Recently, I've found out that 5 - count 'em - FIVE people that are in my immediate circle of family and friends, are pregnant.  F.I.V.E.

Like, are they drinking special water or something?  And if so, I'm pretty sure it's the same damn water that's running through these faucets and I've got nothing in utero. Zip. Zilch. Zero. Nada.

Which makes me weepy. Which is why I haven't been writing.

And it's really such a bummer, because I got great news in the midst of it all - I got the gig with Upromise.com.  So, so excited.  But then I got the phone call that the 5th person was preggo, and my big fat happy balloon deflated pretty fucking quickly.  

Owell, there's always next month, right?


Wednesday, July 04, 2007

Don't Drink & Diet

Here's a tip......don't decide that you're going to start paying attention to what you eat and then drink two glasses of wine before going out to dinner with your out-laws. Which is exactly what I did last nite......bad move.

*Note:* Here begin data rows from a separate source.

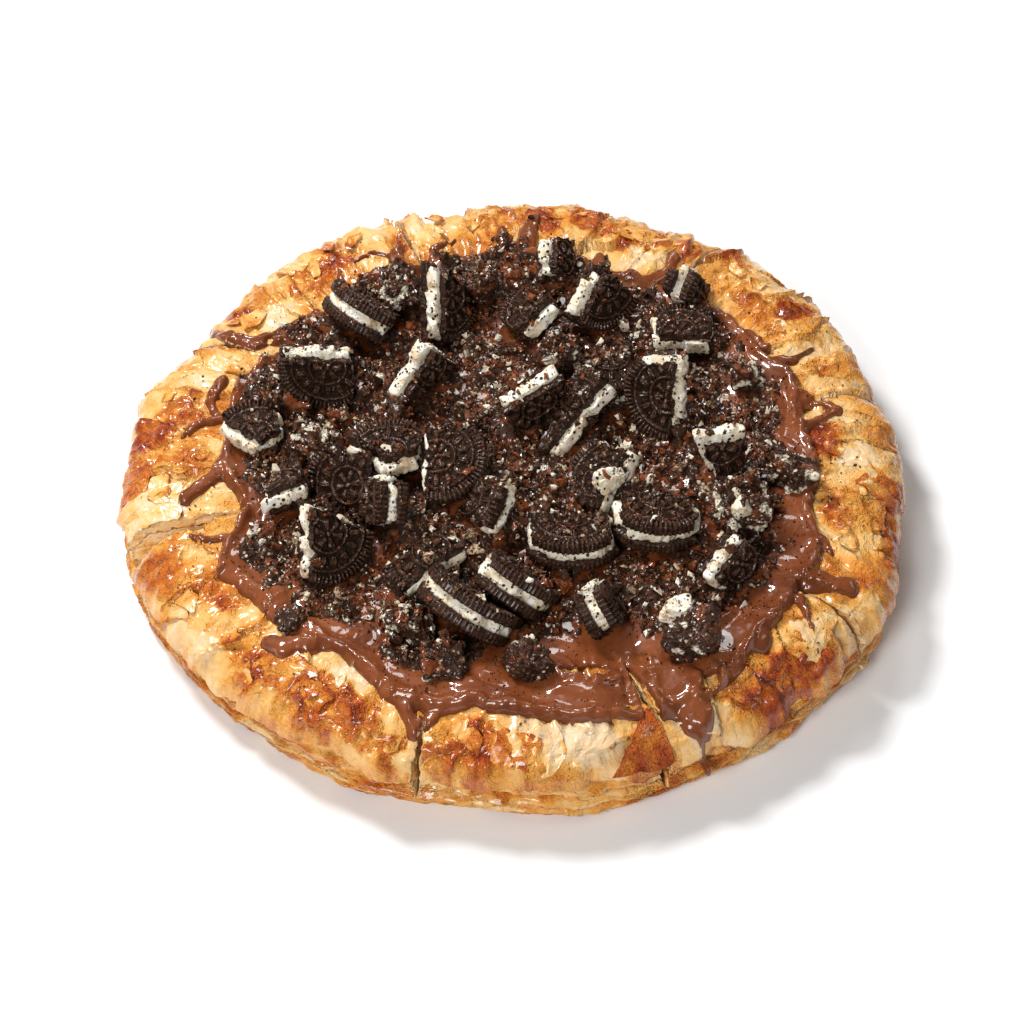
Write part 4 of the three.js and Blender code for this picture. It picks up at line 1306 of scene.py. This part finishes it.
def speck_cover(x, y):
    """Where loose specks lie on the bare rim and the shining spread."""
    angle, radius = np.arctan2(y, x), np.hypot(x, y)
    near = smooth(26, 2, -spread_depth(x, y)) * (radius < outline(angle) - 8)
    # More lie at the right, and a few at the left.
    side = 0.25 + 0.75 * smooth(0.3, 1, np.cos(angle + 0.15))
    side += 0.35 * smooth(0.6, 1, np.cos(angle - 3.0))
    return near * side * smooth(-0.25, 0.5, noise(on_floor(x, y), 17, 121)) ** 1.5


# ---- Materials -------------------------------------------------------------------------------

COCOA_TINT = (1, 0.78, 0.62, 1)  # of the sheen on dark cookie


def linear(red, green, blue):
    """A colour from its usual 0 to 255 numbers, as the shaders need it."""
    parts = [value / 255 for value in (red, green, blue)]
    parts = [p / 12.92 if p <= 0.04045 else ((p + 0.055) / 1.055) ** 2.4 for p in parts]
    return (*parts, 1.0)


def shade_of(colour, *parts):
    """A setting's colour with each of its channels multiplied."""
    if len(parts) == 1:
        parts *= 3
    return tuple(min(value * part, 1.0) for value, part in zip(colour, parts)) + (1.0,)


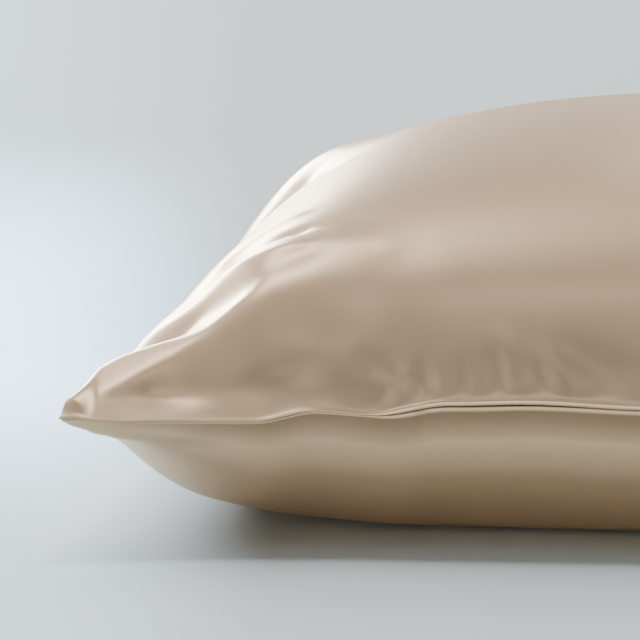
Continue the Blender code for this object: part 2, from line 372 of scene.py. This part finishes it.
# %% Height of the face
# Power and fullness of the face's swells
FACE_SHOULDER = (4.5, 0.84)     # from side to side, steep at the sides and broad on top
FACE_TENT = (1.6, 1.00)         # from side to side, a softer slope
FACE_ALONG = (2.4, 0.55)        # from end to end
TENT_SHARE = 0.40       # of the crown's rise that the softer slope makes
CORNER_RIDGE = 1.6      # how clear a ridge parts the end's slope from the side's, in a corner
FLANGE_REACH = 0.012    # how soon in from the mouth's seam the face rises freely
FOLD_RISE = 0.006       # folds die out where the face is lower than about this
LEAST_RISE = 0.0008     # no fold brings the face nearer to the seam than this
LEAST_SHARE = 1e-6      # keeps a share of 0 from being divided by


def lesser(a, b, sharpness):
    """The lesser of two shares of 1, with a rounder turn the lower the sharpness."""
    a, b = np.maximum(a, LEAST_SHARE), np.maximum(b, LEAST_SHARE)
    return (a ** -sharpness + b ** -sharpness - 1.0) ** (-1.0 / sharpness)


def face_height(s, t):
    """Height of the face over the seam."""
    x, y = outline(s, t)
    across = (1.0 - TENT_SHARE) * swell(s, *FACE_SHOULDER) + TENT_SHARE * swell(s, *FACE_TENT)
    rise = CROWN_RISE * lesser(across, swell(t, *FACE_ALONG), CORNER_RIDGE)
    _, from_end = in_from_seams(s, t)
    rise = rise * (1.0 - np.exp(-from_end / FLANGE_REACH))
    fullness = 1.0 - np.exp(-rise / FOLD_RISE)
    folds = sum(fold(x, y, row) for row in MAIN_FOLDS) * fullness
    ear, share = ear_height(s, t)
    return np.maximum((rise + folds) * (1.0 - share) + ear * share, LEAST_RISE * fullness)


print("crown rises", round(float(face_height(0.0, 0.0)), 4), "m over the seam")

# %% Height of the back
# Power and fullness of the belly's swells
BACK_ACROSS = (2.6, 0.50)
BACK_ALONG = (2.6, 0.38)
BELLY_DEPTH = 0.092     # of the back's form under the seam, before the floor flattens it
FLOOR_BLEND = 0.006     # half the height over which the belly turns flat on the floor
EAR_ROLL = 0.0062       # thickness of the back's rolled edge in an ear
EAR_ROLL_REACH = 0.0022
EAR_NEAR = 0.012        # the belly starts this far into a corner
EAR_FAR = 0.095         # and is full this far in


def back_height(s, t):
    """Height of the back over the floor."""
    x, y = outline(s, t)
    from_side, from_end = in_from_seams(s, t)
    side_roll = 1.0 - np.exp(-from_side / EAR_ROLL_REACH)
    end_roll = 1.0 - np.exp(-from_end / EAR_ROLL_REACH)
    past_ear = 1.0 - fade_out(from_side + from_end - EAR_NEAR, EAR_FAR - EAR_NEAR)
    belly = (BELLY_DEPTH - EAR_ROLL) * swell(s, *BACK_ACROSS) * swell(t, *BACK_ALONG)
    free = seam_height(x, y) - EAR_ROLL * side_roll * end_roll - belly * past_ear
    blend = np.clip(free + FLOOR_BLEND, 0.0, 2.0 * FLOOR_BLEND) ** 2 / (4.0 * FLOOR_BLEND)
    return np.where(free > FLOOR_BLEND, free, blend)


print("belly lies", round(float(back_height(0.0, 0.0)), 4), "m over the floor")

# %% [markdown]
# ## Cloth from the surfaces
#
# Each panel becomes one closed mesh. A grid carries the outer cloth, closer together towards
# the seams, where it bends most. Round the rim a small bead rolls the edge over, as a turned
# edge does, and a fan closes the panel on the side where the filling is cut through. Thickness
# from a modifier would do for a sheet, but a filled panel is solid right through.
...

Typically, I can have two glasses of wine and be just fine.....of course, that might also include a wedge of brie and some yummy bread which is probably why I can drink two glasses of wine and be just fine. Last nite however, I had the wine without the cheese and bread - save on those extra calories!! When we got ready to leave, I insisted on driving, like "yeah, I'm fine." and at the end of our street I actually had to exit the car and let Dan take the wheel. Explain that to the kid. "Why is mommy not driving?" "What is so funny mommy?" Good Lord. Then when we get to the restaurant, I find that the restrooms don't have 'women' and 'men' on the doors, they say 'buck' and 'doe' instead. Uh-huh. I walked in the 'buck' room.....and until last nite, I had managed to never witness a man's urinal.....can't they put stalls around those things or something? What if a little kid walked in there or, better yet, a drunk woman like me?

Needless to say, we managed to get through the rest of dinner with me doing only mildly annoying things like dropping my silverware and accidentally catapulting my straw out of my voda tonic into Dan's mom's salad......did I just say that? I actually went back for more???

I'm just going to go bury my head in sand now.